I've downloaded the test files for Unicode 10, and see a bunch of failures with the patches applied - are those expected ?
Worth noting, the failures are only in LineBreakTest.txt, maybe that is expected. So I am not going to hold the patch for that. But please fix the warnings.
Created attachment 356623 [details] [review] Update pango_default_break function for Sentence Boundary Re-write the code for Sentence Boundary, and use the code style like Grapheme Boundary and Word Boundary.
Removed two unused variables from the patch.
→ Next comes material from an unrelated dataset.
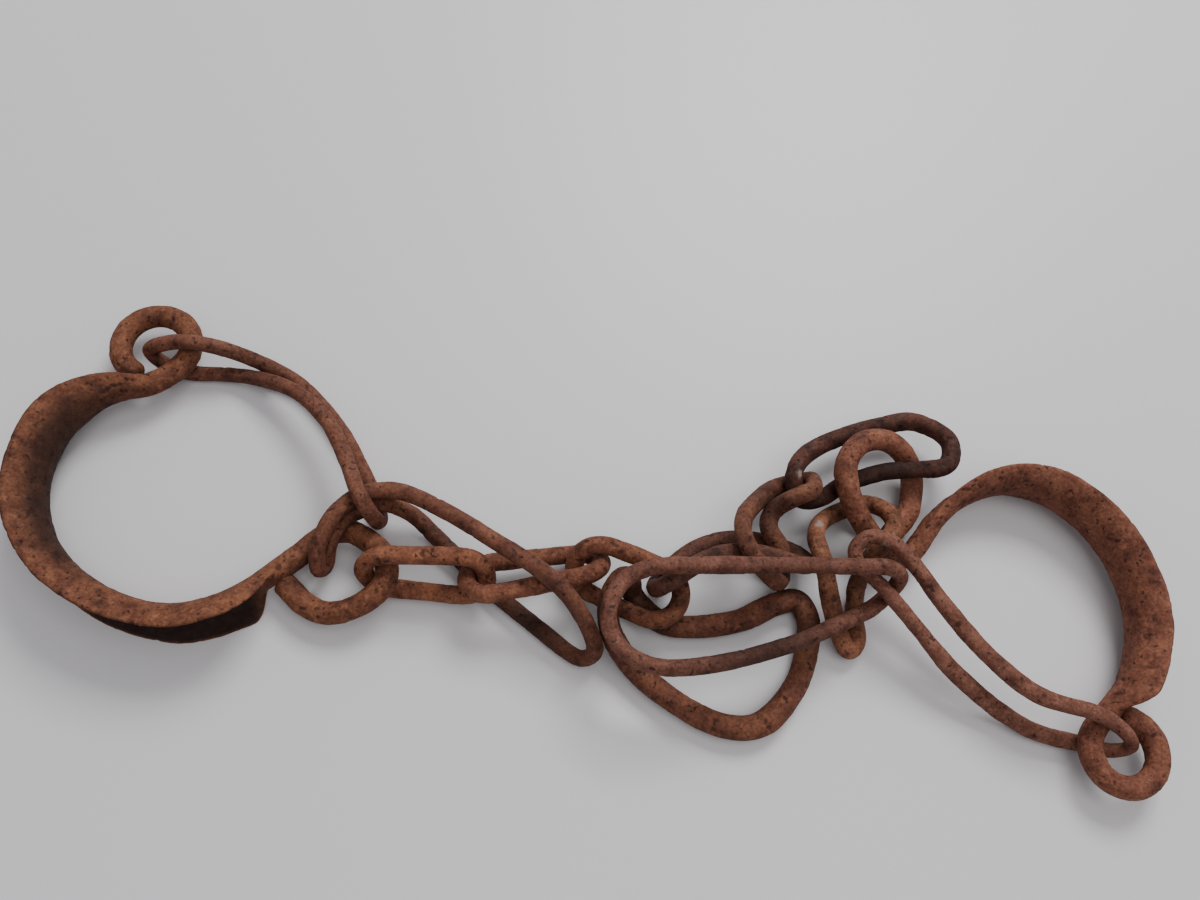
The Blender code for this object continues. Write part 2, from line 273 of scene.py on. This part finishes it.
LEFT_HASP = through(
    [
        (-162, 66.5, 10),
        (-155.0, 66.5, 16.0),
        (-147.5, 66.8, 17.3),
        (-138, 66.8, 14.4),
        (-128, 65.6, 9.8),
        (-116.5, 62.2, 4.8),
        (-107.5, 57.0, 3.1),
        (-93.2, 41.0, 3.0),
        (-83.4, 24.6, 3.1),
        (-77.5, 12.5, 3.2),
        (-75.8, 5.0, 8),
        (-77.5, 4.0, 18),
        (-81.5, 9.5, 25.0),
        (-86.8, 22.0, 19.6),
        (-95.6, 38.4, 16),
        (-109.0, 51.6, 12),
        (-125.5, 59.2, 6.0),
        (-137.5, 61.4, 3.2),
        (-147.5, 61.6, 2.9),
        (-156.5, 63.5, 3.8),
    ],
    closed=True,
)

RIGHT_HASP = through(
    [
        (179.5, -68.0, 9),
        (175.5, -64.8, 15.4),
        (166.2, -58.8, 17.4),
        (146, -52.7, 17.4),
        (130.5, -40, 18),
        (116.7, -23.4, 19.5),
        (107, -10.2, 22),
        (99.5, -3.3, 24),
        (91.5, -1.0, 24),
        (86.3, -5.5, 22.5),
        (88, -10.5, 21.5),
        (95, -17.5, 21),
        (106.2, -29.3, 17),
        (123, -46, 10),
        (147, -61.5, 3.8),
        (164, -66.0, 2.9),
        (175.5, -68.6, 3.8),
    ],
    closed=True,
)

LEFT_LOCK = through(
    [
        (-94.4, -13.2, 9.6),
        (-94.0, -8.0, 16.7),
        (-91.0, -0.5, 20.6),
        (-86.0, 7.0, 19.9),
        (-80.0, 11.8, 17.8),
        (-69, 12.8, 17.6),
        (-56, 7, 19.8),
        (-37, -5, 23.3),
        (-14, -20.6, 23.4),
        (-3.8, -32.5, 15),
        (-1.4, -39, 8.5),
        (-5.5, -40.5, 4.2),
        (-19.6, -30.5, 3.0),
        (-40, -14.3, 3.0),
        (-55, -0.2, 4),
        (-66, 8.5, 8.0),
        (-76, 10.6, 11.0),
        (-81.5, 7.2, 12.8),
        (-87.4, 2.6, 15.2),
        (-91.1, -4.2, 13.0),
        (-93.0, -11.0, 6.2),
    ],
    closed=True,
)

RIGHT_LOCK = through(
    [
        (1.5, -31.8, 26.8),
        (6.5, -19.5, 27.0),
        (16, -14.7, 27.2),
        (33, -13.8, 27.8),
        (50, -13.4, 28.2),
        (67, -13.0, 28.2),
        (87, -13.2, 28.3),
        (96, -12.8, 27.4),
        (101.6, -14.4, 22),
        (99.6, -18.3, 14.2),
        (93.4, -23.4, 13.4),
        (82, -29.0, 16),
        (65, -37, 20.5),
        (33, -46, 24),
        (16, -46.5, 25.2),
        (6, -41.5, 26.2),
    ],
    closed=True,
)

SIDE_LINK = through(
    [
        (102.9, 12.4, 12.5),
        (97, 16.5, 8.4),
        (88, 14.3, 5.7),
        (80, 9.0, 9.5),
        (75.5, 1.5, 15),
        (76.6, -8, 17.9),
        (79.5, -20, 12.5),
        (83.0, -31, 7.6),
        (87, -36.5, 4.6),
        (90.3, -32.5, 3.8),
        (90, -23, 4.6),
        (91, -13, 9.0),
        (94.8, -5.5, 14.6),
        (99.8, 0, 17.0),
        (103.8, 6, 16.0),
    ],
    closed=True,
)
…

Sorry, the LineBreakTest.txt needs UAX #14. URL: http://www.unicode.org/reports/tr14/tr14-37.html I am still reading the document, not started to fix it yet.
Attachment 352328 [details] pushed as 59ccc00 - Update GraphemeBreakTest.txt to Unicode 9.0.0 Attachment 353653 [details] pushed as 93474c3 - Update pango_default_break function for Emoji ZWJ sequence Attachment 354607 [details] pushed as 238ac31 - Update pango_default_break function for Word Boundary Attachment 356623 [details] pushed as 284d357 - Update pango_default_break function for Sentence Boundary
Thanks for the review! :)
Ok, tested master and grapheme boundaries seems to work fine. However: - Line-breaking needs more work. It breaks at ZWJ in family emoji right now. - Backspacing is broken with family emoji as well as region flags. - Word-breaks: we should provide a word break around all emoji IMO.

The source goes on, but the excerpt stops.